May manufacturing output grows for fifth consecutive month, reports ISM
Ongoing manufacturing growth remained intact in May, growing for the fifth consecutive month, according to the new edition of the Manufacturing Report on Business, which was issued today by the Institute for Supply Management (ISM).
The report’s benchmark reading, the PMI, registered a reading of 54 (a reading above 50 indicates growth), topping April by 1.3%, and growing, at a faster rate, for the fifth consecutive month, following April’s 52.7. Which was preceded by a matching 52.7 in March, with January and February posted readings of 52.6 and 52.4, respectively, with January representing the first positive PMI reading since February 2025’s 50.0. ISM added that the overall economy grew, at a faster rate, for the 19th consecutive month. This marks the highest monthly PMI reading since Mzay 2022, when it was at 55.9.
The May PMI reading was 3.6% above the 12-month average of 50.4, with May marking the highest and December’s 47.9 marking the lowest for that period.
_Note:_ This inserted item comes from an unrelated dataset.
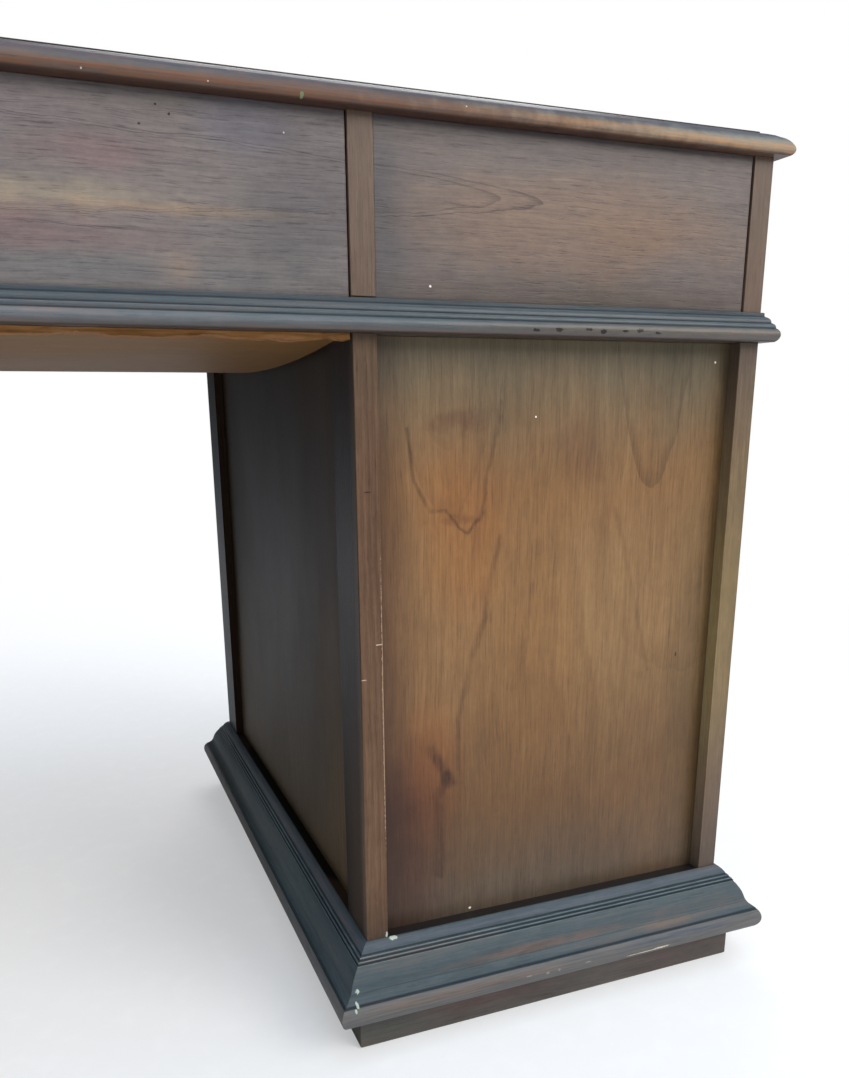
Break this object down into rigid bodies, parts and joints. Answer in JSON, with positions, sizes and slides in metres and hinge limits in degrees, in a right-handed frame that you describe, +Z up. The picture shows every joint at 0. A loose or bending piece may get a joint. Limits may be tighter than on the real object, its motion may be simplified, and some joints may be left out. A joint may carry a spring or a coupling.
{
  "type": "pedestal desk",
  "caption": "Wooden double-pedestal writing desk with a kneehole, sliding drawers, panelled back and sides, a moulded waist, an ogee base moulding on a plinth and a thumb-moulded top.",
  "frame": {"origin": "on the floor, under the middle of the desk's bounding box", "axes": "+X along the desk's length, +Y out of the panelled back, away from the drawers, +Z up"},
  "size_m": [1.418, 0.71, 0.7585],
  "materials": {
    "figured_veneer": "stained figured veneer, satin lacquer",
    "stained_solid": "dark stained solid wood, satin lacquer, worn brown on the noses",
    "frame_wood": "stained on the show edges, otherwise planed and bare",
    "drawer_wood": "planed and thinly sealed",
    "plywood": "bare rotary-cut plywood"
  },
  "bodies": {
    "carcase": {"frieze_back_boards": "figured_veneer", "frieze_end_left": "stained_solid", "frieze_end_right": "stained_solid", "frieze_partition_left": "stained_solid", "frieze_partition_right": "stained_solid", "frieze_rails_and_runners": "frame_wood", "kneehole_dust_sheet": "plywood", "left_base_moulding": "stained_solid", "left_pedestal_back_panel": "figured_veneer", "left_pedestal_kneehole_side_frame": "stained_solid", "left_pedestal_outer_side_frame": "stained_solid", "left_pedestal_side_panels": "figured_veneer", "left_plinth": "stained_solid", "locating_dowels": "frame_wood", "pedestal_bottom_boards": "frame_wood", "pedestal_rails_and_runners": "frame_wood", "right_base_moulding": "stained_solid", "right_pedestal_back_panel": "figured_veneer", "right_pedestal_kneehole_side_frame": "stained_solid", "right_pedestal_outer_side_frame": "stained_solid", "right_pedestal_side_panels": "figured_veneer", "right_plinth": "stained_solid", "top_edging": "stained_solid", "top_panel": "figured_veneer", "waist_moulding": "stained_solid"},
    "centre_drawer": {"centre_drawer_back": "drawer_wood", "centre_drawer_bottom": "plywood", "centre_drawer_front": "figured_veneer", "centre_drawer_knobs": "stained_solid", "centre_drawer_sides": "drawer_wood"},
    "left_frieze_drawer": {"left_frieze_drawer_back": "drawer_wood", "left_frieze_drawer_bottom": "plywood", "left_frieze_drawer_front": "figured_veneer", "left_frieze_drawer_knob": "stained_solid", "left_frieze_drawer_sides": "drawer_wood"},
    "left_shallow_drawer": {"left_shallow_drawer_back": "drawer_wood", "left_shallow_drawer_bottom": "plywood", "left_shallow_drawer_front": "figured_veneer", "left_shallow_drawer_knob": "stained_solid", "left_shallow_drawer_sides": "drawer_wood"},
    "left_file_drawer": {"left_file_drawer_back": "drawer_wood", "left_file_drawer_bottom": "plywood", "left_file_drawer_front": "figured_veneer", "left_file_drawer_knob": "stained_solid", "left_file_drawer_sides": "drawer_wood"},
    "right_frieze_drawer": {"right_frieze_drawer_back": "drawer_wood", "right_frieze_drawer_bottom": "plywood", "right_frieze_drawer_front": "figured_veneer", "right_frieze_drawer_knob": "stained_solid", "right_frieze_drawer_sides": "drawer_wood"},
    "right_shallow_drawer": {"right_shallow_drawer_back": "drawer_wood", "right_shallow_drawer_bottom": "plywood", "right_shallow_drawer_front": "figured_veneer", "right_shallow_drawer_knob": "stained_solid", "right_shallow_drawer_sides": "drawer_wood"},
    "right_file_drawer": {"right_file_drawer_back": "drawer_wood", "right_file_drawer_bottom": "plywood", "right_file_drawer_front": "figured_veneer", "right_file_drawer_knob": "stained_solid", "right_file_drawer_sides": "drawer_wood"}
  },
  "joints": [
    {"name": "centre_drawer_slide", "type": "slide", "parent": "carcase", "child": "centre_drawer", "axis": [0, -1, 0], "range_m": [0, 0.4]},
    {"name": "left_frieze_drawer_slide", "type": "slide", "parent": "carcase", "child": "left_frieze_drawer", "axis": [0, -1, 0], "range_m": [0, 0.4]},
    {"name": "left_shallow_drawer_slide", "type": "slide", "parent": "carcase", "child": "left_shallow_drawer", "axis": [0, -1, 0], "range_m": [0, 0.4]},
    {"name": "left_file_drawer_slide", "type": "slide", "parent": "carcase", "child": "left_file_drawer", "axis": [0, -1, 0], "range_m": [0, 0.4]},
    {"name": "right_frieze_drawer_slide", "type": "slide", "parent": "carcase", "child": "right_frieze_drawer", "axis": [0, -1, 0], "range_m": [0, 0.4]},
    {"name": "right_shallow_drawer_slide", "type": "slide", "parent": "carcase", "child": "right_shallow_drawer", "axis": [0, -1, 0], "range_m": [0, 0.4]},
    {"name": "right_file_drawer_slide", "type": "slide", "parent": "carcase", "child": "right_file_drawer", "axis": [0, -1, 0], "range_m": [0, 0.4]}
  ]
}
ISM reported that 16 manufacturing sectors expanded in May, including: Printing & Related Support Activities; Textile Mills; Nonmetallic Mineral Products; Paper Products; Electrical Equipment, Appliances & Components; Plastics & Rubber Products; Primary Metals; Miscellaneous Manufacturing; Computer & Electronic Products; Furniture & Related Products; Machinery; Transportation Equipment; Petroleum & Coal Products; Chemical Products; Fabricated Metal Products; and Food, Beverage & Tobacco Products. The lone contracting sector was Wood Products.
ISM cited the following key metrics for May:
New Orders: 56.8, up 2.7%, growing, at a faster pace for the fifth consecutive month, with 14 sectors reporting growth;
Production: 54.3, up 0.9%, growing, at a faster rate, for the seventh consecutive month, with 14 sectors reporting growth;
Employment: 48.6, up 2.2%, contracting at a slower rate for the 32nd consecutive month and declining in 40 of the last 41 months, with nine sectors reporting growth;
Supplier Deliveries: 60.6 (readings above 50 indicate slower deliveries), flat compared to April, with 14 sectors reporting slower deliveries;
Inventories: 49.9, up 0.9 points, contracting at a slower rate for the 13th consecutive month, with nine sectors reporting higher inventories;
Customers’ Inventories: 42.7, up 3.6%, remaining too low at a faster rate for the 20th consecutive month, with two sectors reporting higher inventories; and
Prices: 82.1, down 2.5% off of April’s 84.6 (which marked the highest reading since April 2022, when it also reached 84.6), increasing, at a slower rate, for the 20th consecutive month, with 16 sectors reporting higher prices
Economic conditions, tariffs, and the ongoing Iran conflict were among the main themes cited in panelists’ comments.
A Transportation Equipment panelist said that the impact of the Iran conflict is starting to directly and negatively impact cost of supply chain, noting that oil and related commodities are escalating in price.
“The current atmosphere is one of extreme uncertainty and concern for the future in terms of both price stability and longer-term supply continuity related to the Iran conflict and Strait of Hormuz closure,” said a Miscellaneous Manufacturing panelist. “We have a lot of negotiations in process related to requested price increases, some related to oil prices and some still fallout from the 2025 tariff/geopolitical climate.”
In an interview with LM, Susan Spence, Chair of ISM’s Manufacturing Business Survey Committee said that the May report marks the first time since she stepped into her ISM role a year ago that each of the report’s metrics had positive readings.
“Looking at demand indicators, with the exception of Customers’ Inventories, which is also going up not in expansion territory, there was solid growth,” she said. “Companies are starting to order more so it makes sense that there is inventory replenishment. New Exports expanding [up 2.7% to 50.6], Backlog of Orders up five months in a row, and Production growing for seven months in a row are positive. When Production was up for two months straight, it was questioned, but then New Orders caught up with it.”
While Prices ebbed in May, they remain at a very elevated level, the report observed, driven largely by the Iran conflict, while tariffs did not receive as much attention in the report—which could be subject to change depending on what happens when the current 10% Section 122 tariffs expire in late January.
“What I hope does not happen is that the war ends, followed by a month of relief and then a new batch of tariffs,” said Spence. “If the Section 122’s had been what companies had to deal with from the beginning, it may have been easier to absorb, but some companies have gotten battered and paid very high tariffs of 50%, in some cases, while pricing continues to rise. It is not to say that the mid-terms are going to influence policy, but they could. But people have short memories. There could be moves that are going to be made to be friendly for the consumer with that in mind—which could help.”